Zuck weighs in on WFH, and 4 other business stories you need to read today – CNN

Looking into my corporate crystal ball, I’d say the future of the shared workspace is shaky at best. That’s not an earth-shaking revelation in this time of crisis. But chatter about the future of remote work got some fresh buzz Thursday when Mark Zuckerberg said he expects about half of Facebook’s workforce to be working remotely in the next five to 10 years. That comes on the heels of Twitter’s company-wide announcement earlier this month that all staff are free to work from home FOR-EV-ER. 

Just a couple of months ago, such a mass migration from the tech world’s cushy, open-concept, free-snack-having offices would have seemed crazy. What’s not to love about hanging out at work when work has fro-yo and ping pong? All of a sudden, those ping pong paddles just look like virus magnets. 

It’s hard to overstate the impact such a migration would have on society. Commercial real estate prices could crater in places like New York and the Bay Area. White-collar workers who had been driving rent prices up can suddenly ditch their $3,000 a month Manhattan studio and go work… just about anywhere with decent wifi. (Brb, googling “how to buy a beach house in Thailand…”) 

There are plenty of downsides as well, not least of which would be the loss of office friendships and creative partnerships that thrive when we’re all together. 

It may be too soon to pronounce the death of the office, but even for those of us who go back, the water-cooler-huddling culture we’d known is likely gone for good. 


When the pandemic hit the United States two months ago, the government sorted businesses into two groups: The essentials and the nonessentials. This week, we saw how much those labels are worth. 

For the already-struggling “nonessentials” — Macy’s, Kohl’s, Victoria’s Secret — the impact is devastating. Macy’s on Thursday reported it lost more than $1 billion between February and May. Vicky’s is closing a quarter of its stores. Kohl’s sales tanked 44%. 

Meanwhile the essential class — your Walmarts, your Home Depots — stayed open and reaped the benefits of panic buying, hoarding, and nesting. Americans stocked up, stayed home, and finally tackled that bookshelf project they started last June. (And yes, the big-box boys had to deal with additional costs for labor and shipping, but we’ve looked at the balance sheets and we’re pretty sure they can afford it. Just saying.)


Many years from now, we’ll tell our grandchildren about the time before they were born when raw food was allowed to sit out, exposed to the air for hours, in big vats from which we’d spoon our lunches into a cardboard box. They were called salad bars, and they died in 2020. 

It’s safe to assume salad bars won’t be making a comeback anytime soon. But rather than let the bars sit vacant, one grocery store in Missouri put it to good use and stocked it with beer, liquor, cereal and candy — basically the four key food groups of the corona era.
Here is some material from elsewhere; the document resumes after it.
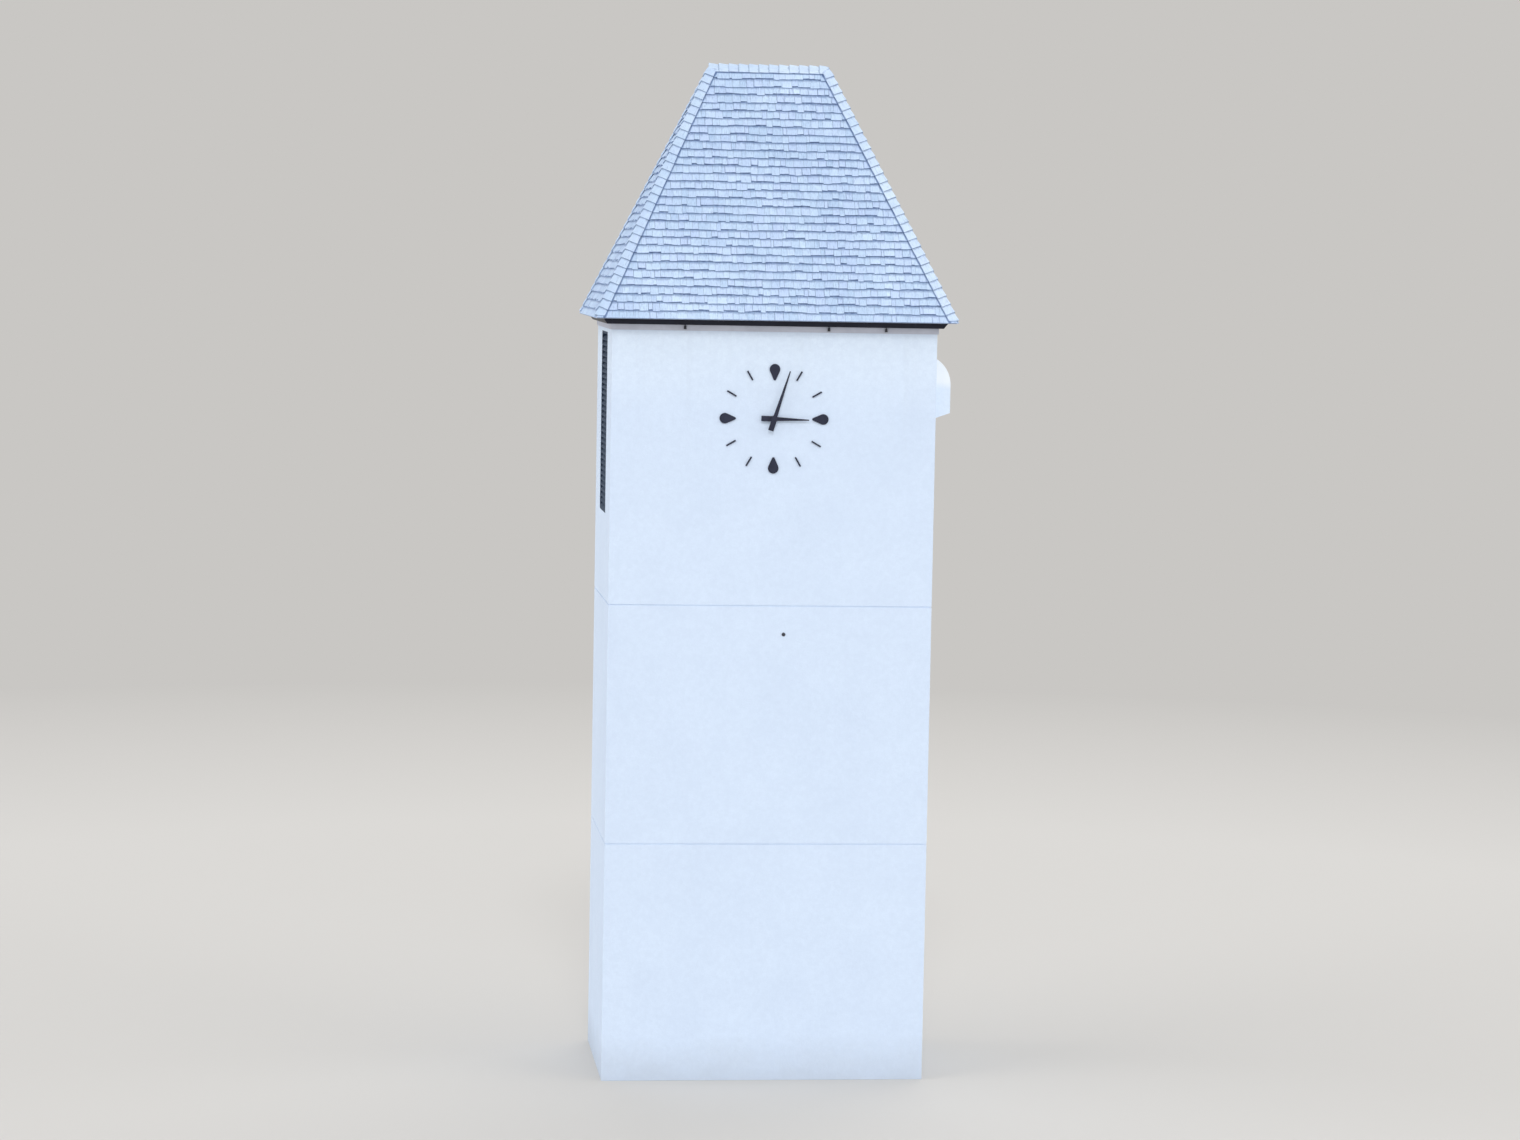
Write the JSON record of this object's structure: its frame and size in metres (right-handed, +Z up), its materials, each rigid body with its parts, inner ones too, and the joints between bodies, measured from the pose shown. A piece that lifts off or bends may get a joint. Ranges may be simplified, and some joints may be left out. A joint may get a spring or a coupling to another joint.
{
  "type": "clock tower",
  "caption": "Oblong white stucco clock tower with a very steep hipped shingle roof, a dial of bare markers and turning hands on its front wall and a tall louvre in its side.",
  "frame": {"origin": "ground level under the middle of the tower", "axes": "+Z up, the front with the clock faces -Y, +X to the right as seen from the front"},
  "size_m": [7.26, 4.86, 20.4669],
  "materials": {
    "stucco": "smooth white stucco",
    "plate_timber": "sawn timber",
    "roof_shingle": "weathered silver-grey shingles",
    "cap_shingle": "pale weathered cap shingles",
    "fascia_metal": "near-black navy paint",
    "soffit_board": "grey painted boards",
    "frieze_board": "grey painted board",
    "light_metal": "black paint",
    "louvre_metal": "dark blue-grey paint",
    "clock_metal": "dark charcoal paint",
    "sleeve_iron": "dark iron",
    "arbor_steel": "turned steel"
  },
  "bodies": {
    "tower": {"front_wall": "stucco", "back_wall": "stucco", "left_wall": "stucco", "right_wall": "stucco", "right_bay": "stucco", "wall_plate_front": "plate_timber", "wall_plate_back": "plate_timber", "wall_plate_left": "plate_timber", "wall_plate_right": "plate_timber", "roof_front": "roof_shingle", "roof_back": "roof_shingle", "roof_left": "roof_shingle", "roof_right": "roof_shingle", "hip_cap_front_left": "cap_shingle", "hip_cap_front_right": "cap_shingle", "hip_cap_back_left": "cap_shingle", "hip_cap_back_right": "cap_shingle", "ridge_cap": "cap_shingle", "fascia_front": "fascia_metal", "fascia_back": "fascia_metal", "fascia_left": "fascia_metal", "fascia_right": "fascia_metal", "soffit_front": "soffit_board", "soffit_back": "soffit_board", "soffit_left": "soffit_board", "soffit_right": "soffit_board", "frieze_front": "frieze_board", "frieze_back": "frieze_board", "frieze_left": "frieze_board", "frieze_right": "frieze_board", "eave_lights": "light_metal", "wall_vent": "light_metal", "louvre_frame": "louvre_metal", "louvre_blades": "louvre_metal", "quarter_markers": "clock_metal", "hour_markers": "clock_metal", "wall_sleeve": "sleeve_iron"},
    "hour_hand": {"hour_tube": "arbor_steel", "hour_hand": "clock_metal"},
    "minute_hand": {"minute_arbor": "arbor_steel", "minute_hand": "clock_metal"}
  },
  "joints": [
    {"name": "minute_turn", "type": "hinge", "parent": "tower", "child": "minute_hand", "pos_m": [0, -2.05, 13.34], "axis": [0, 1, 0], "continuous": true},
    {"name": "hour_turn", "type": "hinge", "parent": "tower", "child": "hour_hand", "pos_m": [0, -2.05, 13.34], "axis": [0, 1, 0], "continuous": true}
  ],
  "couplings": [
    {"joint": "hour_turn", "follows": "minute_turn", "ratio": 0.083333}
  ]
}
We applaud your innovation, Dierbergs of Chesterfield. 


“How did we get here?” The video communication platform Zoom began as a simple project — a mostly B2B tool that could enable, say, a venture capital firm to seamlessly take a virtual pitch from across the globe. According to Eric Yuan, the platform’s creator, it was never intended to facilitate something like British Cabinet meetings. CNN Business’ John Sarlin spoke to Yuan about Zoom’s humble beginnings and meteoric rise.


It turns out there are people out there who haven’t been bingeing Netflix to cope with the reality of 2020, in which the outdoors have become a source of both longing and terror. I guess some people read? Anyway, as a courtesy to make sure customers aren’t locked into a subscription they either forgot they have or no longer want, Netflix is going to start asking inactive users if they want to keep their membership. If they don’t want it, or if they don’t respond, Netflix will automatically cancel it.